Liputan6.com, Jakarta Pesawat kepresidenan Amerika Serikat (AS) yang dikenal dengan nama Air Force One dilengkapi dengan berbagai fasilitas canggih agar bisa jadi kendaraan terbaik saat Presiden AS bepergian. Saat ini, pesawat kepresidenan tersebut akan mengalami renovasi minor biar mampu optimal dalam penggunannya.
Bagian kulkas di Air Force One akan mengalami penggatian. Meski terlihat sederhana, uang yang dikeluarkan Pemerintah AS untuk proyek ini ternyata tidak sedikit.
Dilansir dari Business Insider, Jumat (26/1/2018), pemerintah AS akan merogoh US$ 23 juta atau setara Rp 300 miliar untuk melakukan perbaikan ini. Kontrak proyek ini akan dibebankan pada perusahaan penerbangan Boeing.
Advertisement
"Air Force One memerlukan pergantian mesin pendingin di G12 dan G13 yang harus dilengkapi dengan kompartemen penyimpanan makan dingin," tulis kontrak tersebut.
Biaya yang besar ini tentu membuat sebagian besar orang berdecak heran. Namun menurut analis dari Defense One, uang dalam jumlah banyak itu wajar dikeluarkan pemerintah AS.

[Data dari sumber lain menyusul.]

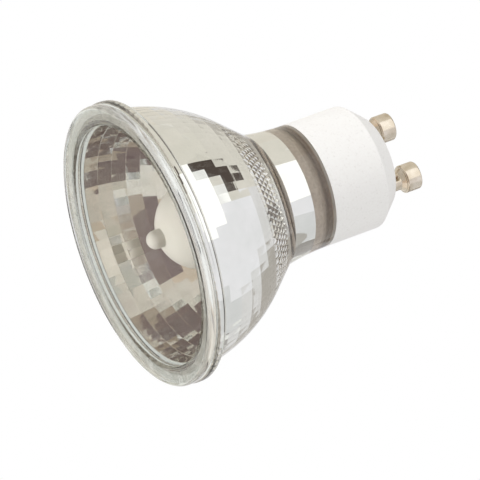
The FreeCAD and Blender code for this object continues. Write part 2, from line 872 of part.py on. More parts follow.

Pesawat kepresidenan yang juga berfungsi sebagai pusat komando nasional, harus bisa membawa makanan yang cukup selama berminggu-minggu tanpa pengisian ulang. Hal ini dilakukan sebagai cara penyelamatan presiden apabila terjadi sesuatu yang genting. Air Force One harus bisa membawa cadangan makanan 3.000 buah.
Tahun 2017 lalu jadi tahun ke-30 pesawat ini beroperasi. Menurut The Wall Street Journal, pesawat tersebu akan segera dipensiunkan. Angkatan Udara AS telah menyiapkan dana sebesar US$ 1,65 miliar untuk membeli gantinya.
Air Force One memiliki kemampuan untuk mengisi bahan bakar di udara, yang berarti bisa berada di udara tanpa batas. Meskipun fitur tersebut hanya akan digunakan dalam situasi darurat, Air Force One memiliki tutup bahan bakar khusus pada hidung pesawat, untuk memudahkan pengisian bahan bakar.
Pesawat ini juga memiliki kemampuan untuk terbang dengan kecepatan lebih dari 600 mil per jam (atau 92 persen dari kecepatan suara) - begitu cepat sehingga pernah pesawat tempur F-16 yang mengawal pesawat itu mengalami kesulitan menjaga dan harus meminta pilot pesawat untuk memperlambat laju pesawat.